Ho letto che sul set con gli altri tre moschettieri Rocco Papaleo, Valerio Mastandrea e Sergio Rubini si era creata una bella atmosfera, tipo Monty Python.

Direi di sì. Ci sono delle scene in cui questa commedia diventa surreale. Ci sono stati momenti i in cui la comicità nasceva semplicemente dal fatto di stare insieme e di dar vita a questi personaggi così scombinati. Alcune situazioni i sul set c mi hanno ricordato i Monty Python e anche i film interpretati da I cinque matti (ovvero Les Charlots, gruppo musicale pop e rock demenziale francese, che negli anni settanta ebbe un successo anche nel cinema con una serie di pellicole n.d.r.) Ma a volte sembravamo anche i personaggi dell’Armata Brancaleone

Il film è ricco di duelli, battaglie e corse a cavallo. 

“Sì, mi sono allenato, insieme a tutto il cast per poter girare questo tipo di scene. Insomma è stato un bel impegno anche dal punto di fisico Certo, poi è capitato che sono caduto da fermo da un’asina.”

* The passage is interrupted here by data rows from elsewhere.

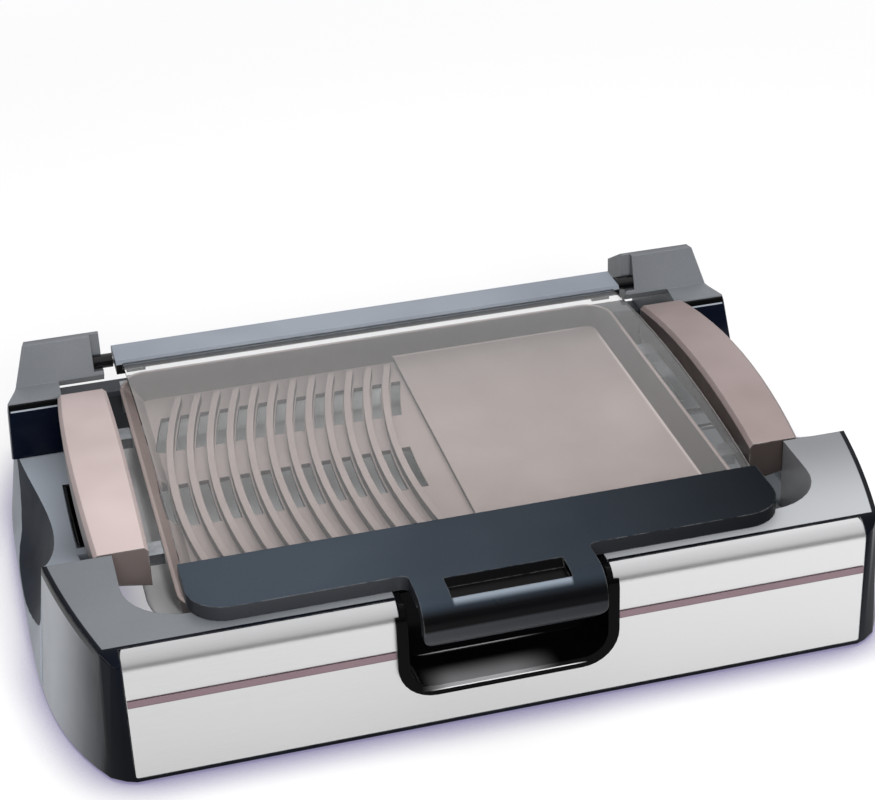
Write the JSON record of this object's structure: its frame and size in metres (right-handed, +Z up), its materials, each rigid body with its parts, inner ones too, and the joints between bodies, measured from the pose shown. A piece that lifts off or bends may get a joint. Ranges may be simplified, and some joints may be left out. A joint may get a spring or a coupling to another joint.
{
  "type": "electric grill",
  "caption": "Countertop electric grill: an open base with rear hinge towers, a drip tray, a ribbed and flat cooking plate with side handles, and an arched glass lid with a front handle.",
  "frame": {"origin": "middle of the outer box in plan, on the surface that the feet stand on", "axes": "+X to the right along the width, +Y to the back, +Z up"},
  "size_m": [0.57, 0.46, 0.12],
  "materials": {
    "housing_grey": "satin moulded plastic",
    "base_dark": "satin moulded plastic, near-black blue",
    "panel_steel": "brushed along its length",
    "stripe_mauve": "satin",
    "gloss_black": "polished",
    "foot_rubber": "matte",
    "fixing_steel": "zinc plated",
    "tray_metal": "satin light grey coating on pressed sheet",
    "plate_coating": "satin non-stick coating on cast aluminium",
    "handle_taupe": "satin moulded plastic",
    "element_sheath": "oxidised sheath",
    "terminal_ceramic": "pressed ceramic",
    "lid_bar": "satin moulded plastic",
    "lid_glass": "clear tempered glass"
  },
  "bodies": {
    "base": {"front_housing": "housing_grey", "side_frame_left": "housing_grey", "side_frame_right": "housing_grey", "tower_left": "housing_grey", "tower_right": "housing_grey", "tray_ledge_front_left": "housing_grey", "tray_ledge_front_right": "housing_grey", "tray_ledge_rear_left": "housing_grey", "tray_ledge_rear_right": "housing_grey", "plate_rest_front_left": "housing_grey", "plate_rest_front_right": "housing_grey", "plate_rest_rear_left": "housing_grey", "plate_rest_rear_right": "housing_grey", "front_bottom_cover": "base_dark", "rear_rail": "base_dark", "rear_bottom_cover": "base_dark", "front_panel": "panel_steel", "stripe_left": "stripe_mauve", "stripe_right": "stripe_mauve", "notch_liner": "gloss_black", "recess_liner": "gloss_black", "probe_guide": "gloss_black", "tower_face_left": "gloss_black", "tower_face_right": "gloss_black", "foot_front_left": "foot_rubber", "foot_front_right": "foot_rubber", "foot_rear_left": "foot_rubber", "foot_rear_right": "foot_rubber", "cover_screw_left": "fixing_steel", "cover_screw_right": "fixing_steel"},
    "tray": {"drip_tray": "tray_metal"},
    "plate": {"cook_plate": "plate_coating", "heating_element": "element_sheath", "terminal_block": "terminal_ceramic", "terminal_pin_front": "fixing_steel", "terminal_pin_rear": "fixing_steel", "probe_sleeve": "fixing_steel", "element_clip_front": "fixing_steel", "element_clip_rear": "fixing_steel", "plate_handle_left": "handle_taupe", "plate_handle_right": "handle_taupe", "handle_lug_front_left": "fixing_steel", "handle_lug_front_right": "fixing_steel", "handle_lug_rear_left": "fixing_steel", "handle_lug_rear_right": "fixing_steel", "handle_screw_front_left": "fixing_steel", "handle_screw_front_right": "fixing_steel", "handle_screw_rear_left": "fixing_steel", "handle_screw_rear_right": "fixing_steel"},
    "lid_pivots": {"pivot_block_left": "gloss_black", "pivot_block_right": "gloss_black", "pivot_pin_left": "fixing_steel", "pivot_pin_right": "fixing_steel"},
    "lid": {"lid_glass": "lid_glass", "lid_rear_bar": "lid_bar", "lid_front_bar": "lid_bar", "handle_grip": "gloss_black", "glass_clip_left": "gloss_black", "glass_clip_right": "gloss_black"}
  },
  "joints": [
    {"name": "tray_lift", "type": "slide", "parent": "base", "child": "tray", "axis": [0, 0, 1], "range_m": [0, 0.037]},
    {"name": "plate_lift", "type": "slide", "parent": "tray", "child": "plate", "axis": [0, 0, 1], "range_m": [0, 0.075]},
    {"name": "lid_lift", "type": "slide", "parent": "plate", "child": "lid_pivots", "axis": [0, 0, 1], "range_m": [0, 0.085]},
    {"name": "lid_hinge", "type": "hinge", "parent": "lid_pivots", "child": "lid", "pos_m": [0, 0.1565, 0.0993], "axis": [1, 0, 0], "range_deg": [-95, 0]}
  ]
}
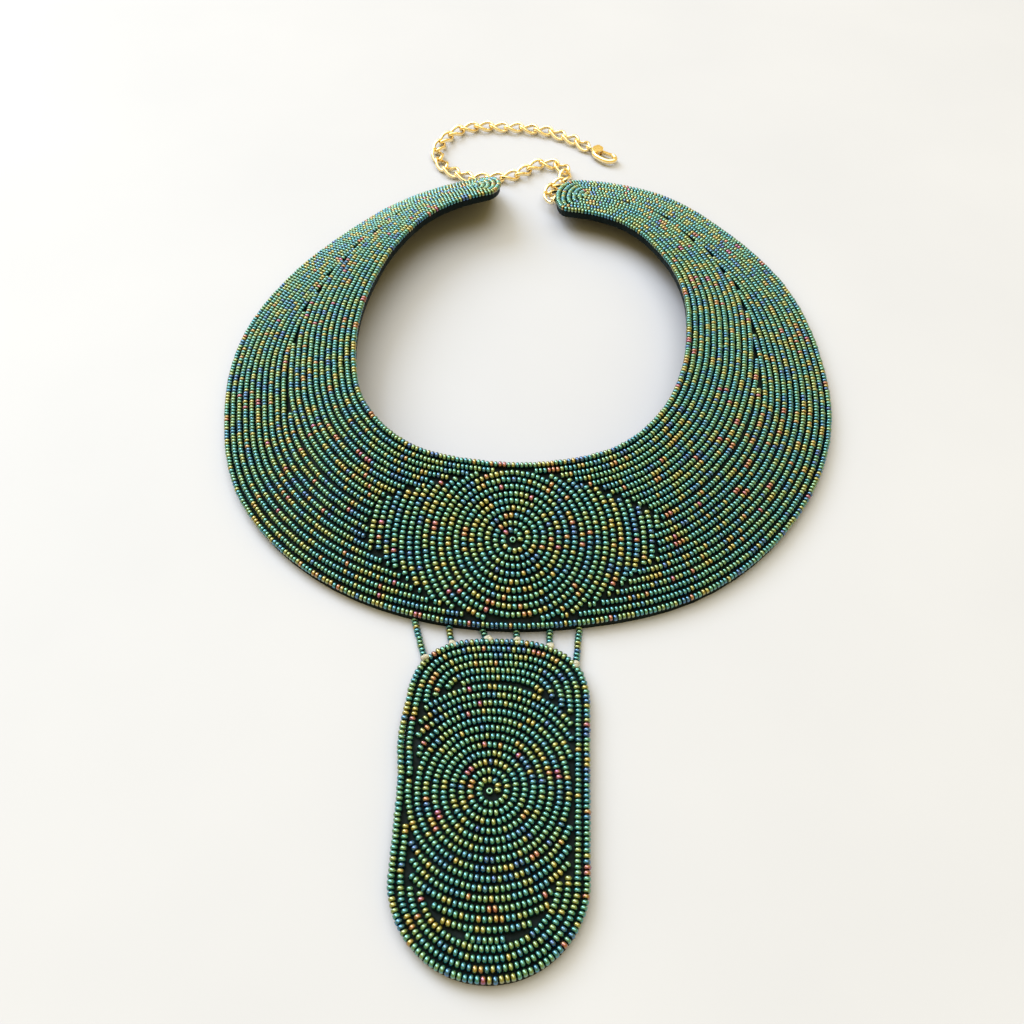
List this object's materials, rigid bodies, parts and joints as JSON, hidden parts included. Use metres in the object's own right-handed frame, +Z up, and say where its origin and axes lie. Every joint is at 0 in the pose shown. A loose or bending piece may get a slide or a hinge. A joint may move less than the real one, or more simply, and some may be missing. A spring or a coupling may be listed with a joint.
{
  "type": "bib necklace",
  "caption": "Beaded bib necklace lying flat: an open leather collar covered in iris seed beads, a beaded tab on short bead strings, and a curb chain with a lobster clasp.",
  "frame": {"origin": "on the table under the middle of the necklace's box", "axes": "+Z up from the table, +Y from the hanging tab towards the chain, +X to the wearer's left as seen from above with the tab towards the viewer's feet"},
  "size_m": [0.2408, 0.4112, 0.0217],
  "materials": {
    "leather": "smooth dark slate leather, satin",
    "iris_beads": "metallic iris glass seed beads, green, teal, olive gold and blue",
    "gold_metal": "polished gold plated brass"
  },
  "bodies": {
    "necklace": {"collar_backing": "leather", "collar_beadwork": "iris_beads", "pendant_backing": "leather", "pendant_beadwork": "iris_beads", "bead_strand_1": "iris_beads", "bead_strand_2": "iris_beads", "bead_strand_3": "iris_beads", "bead_strand_4": "iris_beads", "bead_strand_5": "iris_beads", "bead_strand_6": "iris_beads", "chain_link_01": "gold_metal", "chain_link_02": "gold_metal", "chain_link_03": "gold_metal", "chain_link_04": "gold_metal", "chain_link_05": "gold_metal", "chain_link_06": "gold_metal", "chain_link_07": "gold_metal", "chain_link_08": "gold_metal", "chain_link_09": "gold_metal", "chain_link_10": "gold_metal", "chain_link_11": "gold_metal", "chain_link_12": "gold_metal", "chain_link_13": "gold_metal", "chain_link_14": "gold_metal", "chain_link_15": "gold_metal", "chain_link_16": "gold_metal", "chain_link_17": "gold_metal", "chain_link_18": "gold_metal", "chain_link_19": "gold_metal", "chain_link_20": "gold_metal", "chain_link_21": "gold_metal", "chain_link_22": "gold_metal", "chain_link_23": "gold_metal", "chain_link_24": "gold_metal", "chain_link_25": "gold_metal", "chain_link_26": "gold_metal", "chain_link_27": "gold_metal", "clasp_body": "gold_metal"},
    "clasp_lever": {"clasp_lever": "gold_metal"}
  },
  "joints": [
    {"name": "clasp_lever_hinge", "type": "hinge", "parent": "necklace", "child": "clasp_lever", "pos_m": [0.03005, 0.18392, 0.0023], "axis": [0, 0, 1], "range_deg": [-24, 0], "stiffness_Nm_per_rad": 0.001, "springref_deg": 5.73}
  ]
}
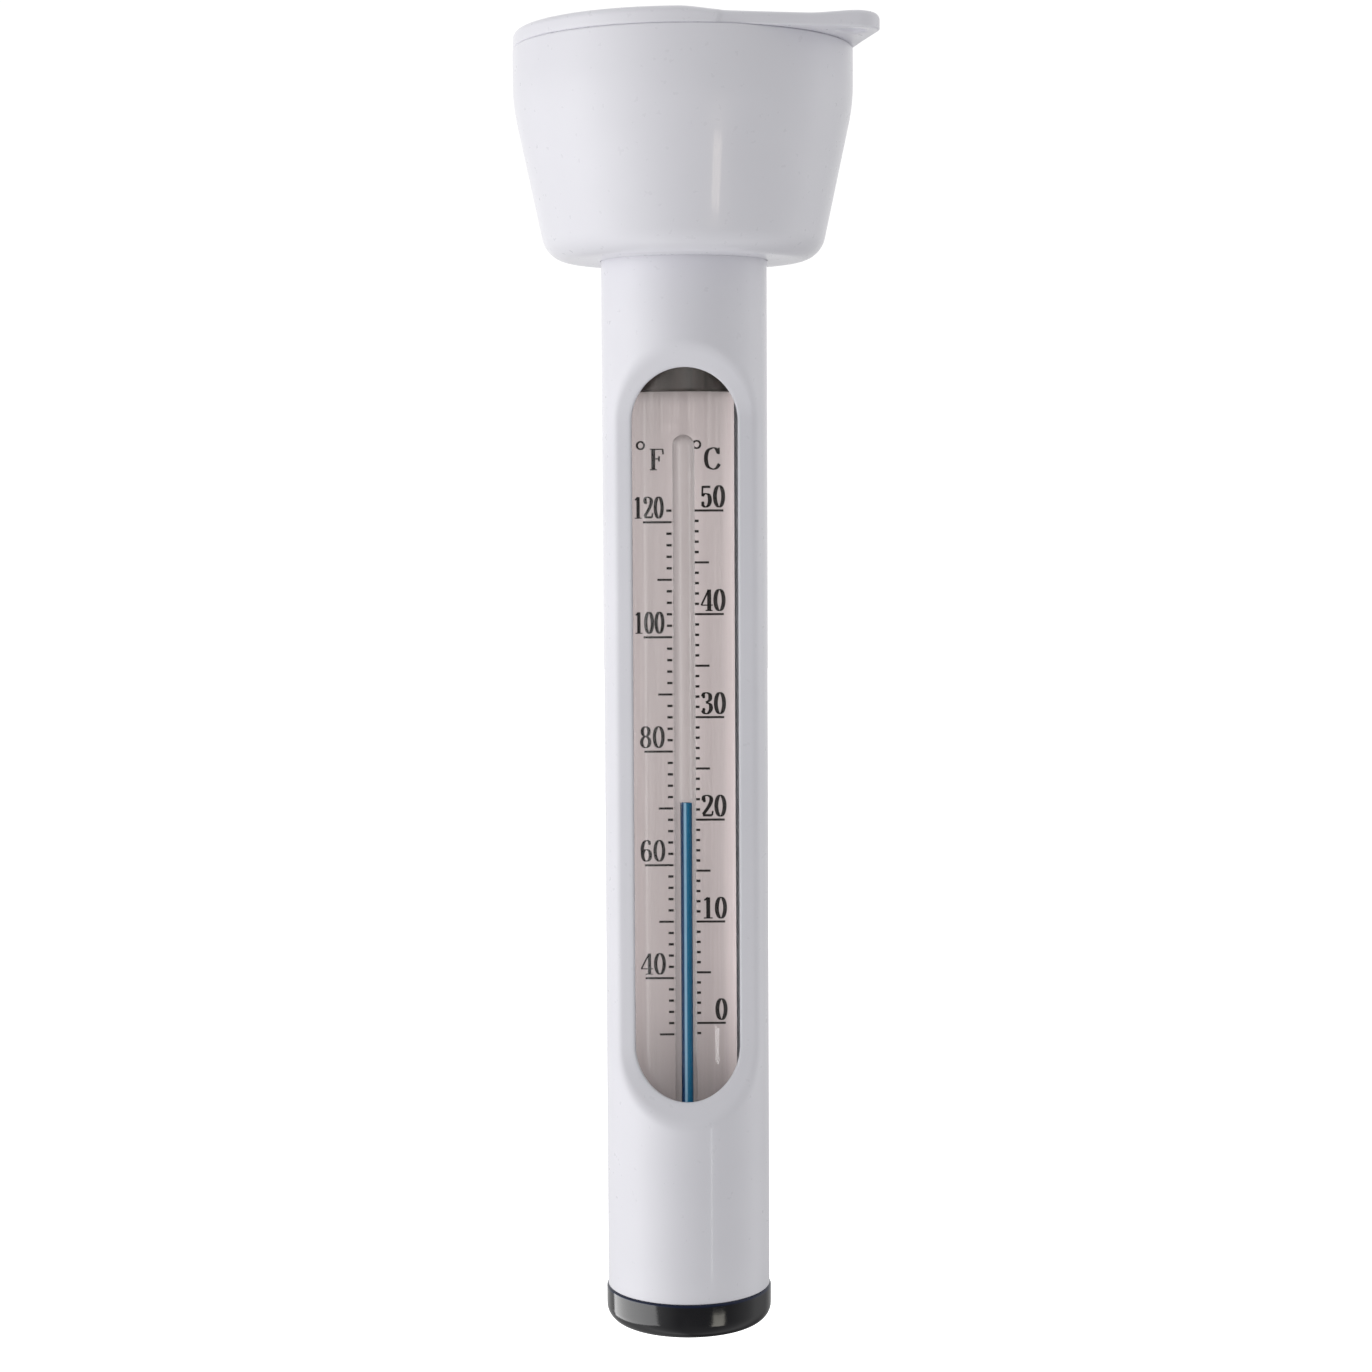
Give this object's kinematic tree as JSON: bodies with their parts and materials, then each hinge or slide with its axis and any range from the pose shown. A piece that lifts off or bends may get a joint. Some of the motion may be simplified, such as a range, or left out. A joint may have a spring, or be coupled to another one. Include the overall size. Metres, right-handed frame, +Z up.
{
  "type": "floating pool thermometer",
  "caption": "Upright floating thermometer: hollow float bowl, windowed tube with a metal scale and blue spirit, and a weighted end cap.",
  "frame": {"origin": "middle of the end cap's flat foot", "axes": "+Z up the body tube, -Y out of the window, +X to the right of the scale"},
  "size_m": [0.0482, 0.0456, 0.176],
  "materials": {
    "shell_plastic": "smooth white moulded plastic, semi-gloss",
    "seal_rubber": "black rubber, satin",
    "cap_plastic": "glossy black moulded plastic",
    "ballast_steel": "turned steel",
    "pad_foam": "grey closed-cell foam, matt",
    "stopper_rubber": "dark rubber, lightly streaked",
    "clear_tube": "clear, polished",
    "plate_metal": "brushed, printed in black",
    "stem_glass": "clear drawn glass",
    "blue_spirit": "blue dyed spirit",
    "clip_metal": "thin rolled strip"
  },
  "bodies": {
    "shell": {"float_bowl": "shell_plastic", "float_lid": "shell_plastic", "lid_seal": "seal_rubber", "body_tube": "shell_plastic", "flange_gasket": "seal_rubber", "cushion_pad": "pad_foam", "lower_stopper": "stopper_rubber", "upper_stopper": "stopper_rubber", "sight_tube": "clear_tube", "scale_plate": "plate_metal", "glass_stem": "stem_glass", "spirit_reservoir": "blue_spirit", "stem_clip": "clip_metal"},
    "cap": {"end_cap": "cap_plastic", "cap_o_ring": "seal_rubber", "ballast_weight": "ballast_steel"},
    "spirit": {"spirit_column": "blue_spirit"}
  },
  "joints": [
    {"name": "spirit_rise", "type": "slide", "parent": "shell", "child": "spirit", "axis": [0, 0, 1], "range_m": [-0.0309, 0.0398], "deforming": ["spirit_column"]},
    {"name": "cap_pull", "type": "slide", "parent": "shell", "child": "cap", "axis": [0, 0, -1], "range_m": [0, 0.012]}
  ]
}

Come è stato baciare Matilde Gioli che in Moschettieri del re interpreta Olimpia, l’ancella della regina?

“Non so dovresti chiederlo a lei (ride e inizia a parlare con l’accento del personaggio che interpreta nel film) Io sono D’Artagnan, sono abituato a baciare le donne.”

Secondo perché un ragazzo di oggi dovrebbe andare a vedere un film incentrato sui Moschettieri?

“Innanzitutto perché è un film molto divertente. E soprattutto perché è una favola. E come in tutte le favole si attraversa il tempo e lo spazio. Non è un trattato storico o una polverosa ricostruzione del Seicento. Noi abbiamo usato quell’epoca per raccontare in mondo attuale.”